Signals in computers are a way of communication between the process and the OS. When a running program undergoes some serious error then the OS sends a signal to the process and the process further may not execute. Some processes may have a signal handler that does some important tasks before the process leaves the CPU.
Error signals generally cause termination of the program and a core dump file is created named core, which stores the state of the process at the moment of termination. This file can be investigated using the debugger to know the cause of program termination.
SIGFPE –
This error signal denotes some arithmetic error that occurred like division by zero, or floating-point error.
SIGILL –
This signal denotes illegal instruction.
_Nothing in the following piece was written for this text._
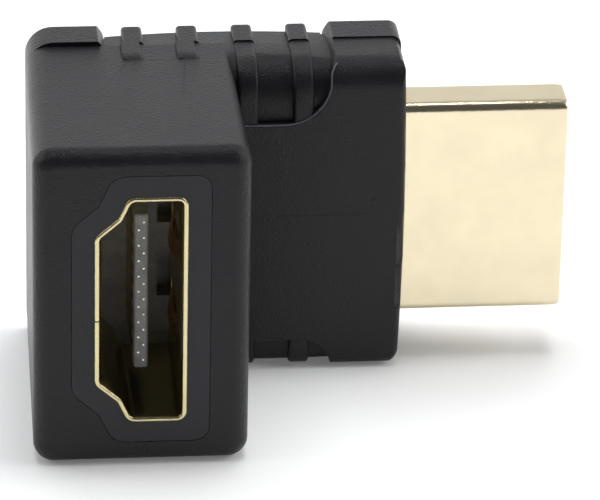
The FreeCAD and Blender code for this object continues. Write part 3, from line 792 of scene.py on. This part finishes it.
def glass_filled_plastic(name, colour):
    """Moulded plastic with short glass fibres: pale specks and a slightly rough skin."""
    skin_depth = 4e-6
    shader = Shader(name, colour, 0.0, 0.5)
    fibres = shader.noise(0.07 * MM, detail=1, where=(2, 9, 4))
    specks = shader.ranged(fibres, 0.62, 0.72, 0, 1)
    cloud = shader.noise(0.9 * MM, detail=3)
    rubbed = shader.edges(0.06 * MM)
    clouded = shader.ranged(cloud, 0.35, 0.7, 0, 1)
    tint = shader.blend(clouded, scaled(colour, 0.85), scaled(colour, 1.15))
    tint = shader.blend(shader.math("MULTIPLY", specks, 0.6), tint, scaled(colour, 2.2))
    tint = shader.blend(shader.math("MULTIPLY", rubbed, 0.35), tint, scaled(colour, 1.7))
    shader.link(tint, shader.surface.inputs["Base Color"])
    shader.link(shader.ranged(cloud, 0.3, 0.7, 0.42, 0.56), shader.surface.inputs["Roughness"])
    skin = shader.bump(shader.noise(0.06 * MM, detail=2), skin_depth)
    shader.link(skin, shader.surface.inputs["Normal"])
    return shader.material


def lacquered_laminate(name, colour):
    """Circuit board laminate: woven glass under a glossy coloured lacquer."""
    weave_depth = 6e-6
    shader = Shader(name, colour, 0.0, 0.25)
    weave = shader.noise(0.35 * MM, detail=2, stretch=(1, 1, 3))
    woven = shader.ranged(weave, 0.35, 0.65, 0, 1)
    tint = shader.blend(woven, scaled(colour, 0.7), scaled(colour, 1.3))
    shader.link(tint, shader.surface.inputs["Base Color"])
    shader.link(shader.ranged(weave, 0.3, 0.7, 0.2, 0.35), shader.surface.inputs["Roughness"])
    shader.link(shader.bump(weave, weave_depth), shader.surface.inputs["Normal"])
    return shader.material


def material_once(name, make, *values):
    """The material of that name, made on its first use."""
    return bpy.data.materials.get(name) or make(name, *values)


class MouldingOperator(bpy.types.Operator):
    """Dress the one-piece moulding of arm and head"""

    bl_idname = "adapter.moulding"
    bl_label = "Moulding"

    def execute(self, context):
        colours = context.scene.adapter_colours
        black = material_once("moulded_black", moulded_plastic, colours.moulding, HOUSING_GRAIN)
        # The flash bead round the grip's rim gets the moulding's colour made seven times paler: a painted
        # highlight along the rim.
        pale = scaled(colours.moulding, 7)
        painted_rim_highlight = material_once("moulded_flash", moulded_plastic, pale, FLASH_HIGHLIGHT_GRAIN)
        refined_node("housing", "over_mould", black, "over_mould")
        floor = grip_floor(
            "top_grip_floor",
            left=-1.15 * MM,
            right=11.9 * MM,
            front=GRIP_FRONT,
            back=17.87 * MM,
            heights=np.array([(-1.0, 9.45), (5.4, 9.66), (11.6, 9.47)]) * MM,
            thickness=0.5 * MM,
        )
        object_from_mesh("top_grip_floor", floor, black, "over_mould")
        # The flash bead round the grip's rim, in the pale material that paints its highlight.
        rim = pocket_rim(bead=0.055 * MM)
        object_from_mesh("grip_rim", rim, painted_rim_highlight, "over_mould")
        mould_line = front_mould_line(bead=0.022 * MM)
        object_from_mesh("front_mould_line", mould_line, black, "over_mould")
        for name, middle in (("first_rib_nose", 0.25 * MM), ("second_rib_nose", 3.54 * MM)):
            nose = rib_nose(
                name,
                middle,
                width=1.18 * MM,
                back=GRIP_FRONT,
                front=13.1 * MM,
                base=9.9 * MM,
                height=0.23 * MM,
            )
            object_from_mesh(name, nose, black, "over_mould")
        return {"FINISHED"}


class InsertOperator(bpy.types.Operator):
    """Dress the mould that holds the socket"""

    bl_idname = "adapter.insert"
    bl_label = "Socket insert"

    def execute(self, context):
        colours = context.scene.adapter_colours
        smooth_black = material_once("insert_black", moulded_plastic, colours.insert, INSERT_GRAIN)
        refined_node("socket_inner_mould", "socket_insert", smooth_black, "socket_mould")
        refined_node("core_mould", "core", smooth_black, "core")
        return {"FINISHED"}


class ShellsOperator(bpy.types.Operator):
    """Fold the two sheet shells and set the leaf springs in the socket's wide wall"""

    bl_idname = "adapter.shells"
    bl_label = "Shells"

    def execute(self, context):
        colours = context.scene.adapter_colours
        sizes = context.scene.adapter_sizes
        socket_gold = material_once("gold_socket", gold_plate, colours.rim, 0.2, Y_AXIS)
        plug_gold = material_once("gold_plug", gold_plate, colours.gold, 0.2, X_AXIS)
        leaf_gold = material_once("gold_leaf", gold_plate, colours.leaf, 0.32, Y_AXIS)
        tube = socket_tube(sizes)
        object_from_mesh("socket_tube", tube, socket_gold, "gold_sheet", "socket_shell")
        object_from_mesh("leaf_springs", leaf_springs(sizes), leaf_gold, "gold_sheet")
        object_from_mesh("plug_tube", plug_tube(sizes), plug_gold, "gold_sheet", "plug_shell")
        return {"FINISHED"}


class InsulatorsOperator(bpy.types.Operator):
    """Dress the two moulded blocks that carry the contacts"""

    bl_idname = "adapter.insulators"
    bl_label = "Insulators"

    def execute(self, context):
        colours = context.scene.adapter_colours
        plastic = material_once("glass_filled", glass_filled_plastic, colours.insulator)
        refined_node("socket_insulator", "socket_block", plastic, "insulator")
        dark = material_once("glass_filled_black", glass_filled_plastic, colours.plug_block)
        refined_node("plug_insulator", "plug_block", dark, "insulator")
        pale = material_once("glass_filled_tongue", glass_filled_plastic, colours.tongue)
        tongue = tongue_cover(context.scene.adapter_sizes)
        object_from_mesh("tongue_cover", tongue, pale, "insulator")
        return {"FINISHED"}


class ContactsOperator(bpy.types.Operator):
    """Bend the socket's contacts along its tongue and dress those of the plug"""

    bl_idname = "adapter.contacts"
    bl_label = "Contacts"

    def execute(self, context):
        colours = context.scene.adapter_colours
        sizes = context.scene.adapter_sizes
        plate = material_once("gold_contact", gold_plate, colours.contact, 0.16, Y_AXIS)
        nodes = sorted(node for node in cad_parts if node.startswith("socket_contact_"))
        lines, half_thick, half_wide, heights, side = socket_contact_lines(sizes, nodes)
        blades = repeated_strips("socket_blades", lines, half_thick, half_wide, heights)
        object_from_mesh("socket_blades", blades, plate, "contact_gold", *nodes)
        worn = material_once("gold_nib", gold_plate, colours.nib, 0.3, Y_AXIS)
        nibs = socket_nibs(sizes, side, heights)
        object_from_mesh("socket_nibs", nibs, worn, "contact_gold")
        for node in sorted(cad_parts):
            if node.startswith("plug_contact_"):
                refined_node(node, node.replace("contact", "blade"), plate, "contact_gold")
        return {"FINISHED"}


class BoardOperator(bpy.types.Operator):
    """Dress the circuit board inside the head"""

    bl_idname = "adapter.board"
    bl_label = "Circuit board"

    def execute(self, context):
        colours = context.scene.adapter_colours
        lacquer = material_once("board_lacquer", lacquered_laminate, colours.laminate)
        refined_node("circuit_board", "board", lacquer, "board")
        return {"FINISHED"}


def swept_floor(half_width, front, back, bend, height, steps):
    """Floor that bends up into a backdrop.

    A straight, a quarter circle and a straight are drawn out along X.
    """
    angle = np.linspace(0, math.pi / 2, steps)
    y = np.concatenate(([front], back + bend * np.sin(angle), [back + bend]))
    z = np.concatenate(([0], bend * (1 - np.cos(angle)), [height]))
    x = np.array([-half_width, half_width])
    points = np.stack(np.broadcast_arrays(x[None, :], y[:, None], z[:, None]), axis=-1)
    quads = grid_faces(len(y), 2)
    mesh = bpy.data.meshes.new("studio_floor")
    mesh.from_pydata(points.reshape(-1, 3).tolist(), [], quads.tolist())
    return mesh


def pale_floor(colour):
    """Matt pale paper, lifted to white where it is seen directly or in a reflection.

    The lift grows from the near to the far end of a stretch behind the adapter, because the lamps
    light the backdrop less there. Rays of diffuse light don't get it, and the floor keeps its shadows.
    """
    near, far, near_lift, far_lift = 0.08, 0.5, 0.12, 0.57
    shader = Shader("studio_paper", colour, 0.0, 0.9)
    fibre = shader.noise(0.4 * MM, detail=4)
    felted = shader.ranged(fibre, 0.3, 0.7, 0, 1)
    tint = shader.blend(felted, scaled(colour, 0.995), scaled(colour, 1.005))
    shader.link(tint, shader.surface.inputs["Base Color"])
    shader.surface.inputs["Specular IOR Level"].default_value = 0.0
    path = shader.tree.nodes.new("ShaderNodeLightPath")
    seen = shader.math("MAXIMUM", path.outputs["Is Camera Ray"], path.outputs["Is Glossy Ray"])
    seen = shader.math("MAXIMUM", seen, path.outputs["Is Transmission Ray"])
    shader.surface.inputs["Emission Color"].default_value = (1, 1, 1, 1)
    lift = shader.ranged(shader.along("Y"), near, far, near_lift, far_lift)
    lifted = shader.math("MULTIPLY", seen, lift)
    shader.link(lifted, shader.surface.inputs["Emission Strength"])
    return shader.material


def soft_lamp(name, place, size, radiance):
    """Square lamp that faces the adapter. Its power follows from the radiance it should show."""
    data = bpy.data.lights.new(name, "AREA")
    data.shape = "SQUARE"
    data.size = size
    data.energy = radiance * math.pi * size * size
    lamp = bpy.data.objects.new(name, data)
    lamp.location = place
    lamp.rotation_mode = "QUATERNION"
    lamp.rotation_quaternion = (LAMP_AIM - Vector(place)).to_track_quat("-Z", "Y")
    lamp.visible_camera = False
    bpy.context.scene.collection.objects.link(lamp)
    return lamp


def studio_world(front, back):
    """Surroundings that turn from the dim side in front of the floor to a lighter side behind it."""
    world = bpy.data.worlds.new("studio")
    world.use_nodes = True
    tree = world.node_tree
    background = tree.nodes["Background"]
    background.inputs["Color"].default_value = (1, 1, 1, 1)
    direction = tree.nodes.new("ShaderNodeTexCoord").outputs["Generated"]
    parts = tree.nodes.new("ShaderNodeSeparateXYZ")
    tree.links.new(direction, parts.inputs["Vector"])
    turn = tree.nodes.new("ShaderNodeMapRange")
    turn.interpolation_type = "SMOOTHSTEP"
    turn.inputs["From Min"].default_value = -0.5
    turn.inputs["From Max"].default_value = 0.5
    turn.inputs["To Min"].default_value = front
    turn.inputs["To Max"].default_value = back
    tree.links.new(parts.outputs["Y"], turn.inputs["Value"])
    tree.links.new(turn.outputs["Result"], background.inputs["Strength"])
    bpy.context.scene.world = world


class StudioOperator(bpy.types.Operator):
    """Set up the floor, the lamps and the camera"""

    bl_idname = "adapter.studio"
    bl_label = "Studio"

    def execute(self, context):
        studio = context.scene.adapter_studio
        sweep = swept_floor(
            half_width=1.0,
            front=-1.0,
            back=0.5,
            bend=0.15,
            height=0.75,
            steps=24,
        )
        sweep.materials.append(pale_floor(studio.floor))
        floor = bpy.data.objects.new("studio_floor", sweep)
        context.scene.collection.objects.link(floor)
        studio_world(front=0.09, back=0.5)
        soft_lamp("right_box", place=(0.3, -0.03, 0.2), size=0.22, radiance=3.3)
        soft_lamp("left_box", place=(-0.3, 0.05, 0.2), size=0.22, radiance=2.0)
        # The wide top lamp isn't seen in reflections. The small one draws the edges' thin highlights.
        top_box = soft_lamp("top_box", place=(0, 0.08, 0.4), size=0.26, radiance=4.7)
        top_box.visible_glossy = False
        soft_lamp("spark_box", place=(0.02, 0.02, 0.4), size=0.05, radiance=20.0)
        set_camera(studio)
        context.scene.view_settings.view_transform = "Standard"
        return {"FINISHED"}


def set_camera(studio):
    """Camera on a sphere round the point it looks at, turned about its line of sight."""
    a, e, roll = studio.azimuth, studio.elevation, studio.roll
    back = Vector((math.sin(a) * math.cos(e), -math.cos(a) * math.cos(e), math.sin(e)))
    right = Vector((math.cos(a), math.sin(a), 0))
    up = back.cross(right)
    turned_right = right * math.cos(roll) + up * math.sin(roll)
    turned_up = up * math.cos(roll) - right * math.sin(roll)
    data = bpy.data.cameras.new("camera")
    data.sensor_width = 36
    data.lens = studio.lens
    data.clip_start = 0.01
    camera = bpy.data.objects.new("camera", data)
    aim = Vector(MOUTH) + Vector(studio.aim)
    turn = Matrix((turned_right, turned_up, back)).transposed()
    camera.matrix_world = Matrix.Translation(aim + back * studio.distance) @ turn.to_4x4()
    bpy.context.scene.collection.objects.link(camera)
    bpy.context.scene.camera = camera


STEPS = (
    MouldingOperator,
    InsertOperator,
    ShellsOperator,
    InsulatorsOperator,
    ContactsOperator,
    BoardOperator,
    StudioOperator,
)


class AdapterPanel(bpy.types.Panel):
    """Lists the adapter's settings and steps"""

    bl_idname = "VIEW3D_PT_adapter"
    bl_label = "Right angle adapter"
    bl_space_type = "VIEW_3D"
    bl_region_type = "UI"
    bl_category = "Adapter"

    def draw(self, context):
        column = self.layout.column()
        scene = context.scene
        for group in (scene.adapter_colours, scene.adapter_sizes, scene.adapter_studio):
            for name in group.__annotations__:
                column.prop(group, name)
        for step in STEPS:
            column.operator(step.bl_idname)


CLASSES = (AdapterColours, SheetSizes, StudioSettings, *STEPS, AdapterPanel)


def register():
    for made in CLASSES:
        bpy.utils.register_class(made)
    bpy.types.Scene.adapter_colours = PointerProperty(type=AdapterColours)
    bpy.types.Scene.adapter_sizes = PointerProperty(type=SheetSizes)
    bpy.types.Scene.adapter_studio = PointerProperty(type=StudioSettings)


def unregister():
    del bpy.types.Scene.adapter_studio
    del bpy.types.Scene.adapter_sizes
    del bpy.types.Scene.adapter_colours
    for made in reversed(CLASSES):
        bpy.utils.unregister_class(made)


def main():
    register()
    bpy.ops.adapter.moulding()
    bpy.ops.adapter.insert()
    bpy.ops.adapter.shells()
    bpy.ops.adapter.insulators()
    bpy.ops.adapter.contacts()
    bpy.ops.adapter.board()
    bpy.ops.adapter.studio()


if __name__ == "__main__":
    main()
When a garbage instruction or instruction that a program has no privilege to execute, is executed then this signal is generated.
SIGSEGV –
The signal is generated when a process tries to access a memory location not allocated to it, like de-referencing a wild pointer which leads to a “segmentation fault”.
SIGBUS –
The name is an abbreviation for “Bus error”. This signal is also produced when an invalid memory is accessed.
SIGABRT –
If an error itself is detected by the program then this signal is generated using call to abort(). This signal is also used by the standard library to report an internal error. assert() function in c++ also uses abort() to generate this signal.
SIGSYS –
This signal is sent to process when an invalid argument is passed to a system call.
SIGTRAP –
This signal is sent to process when an exception has occurred. This is requested by the debugger to get informed. For example, if a variable changes its value then this will trigger it.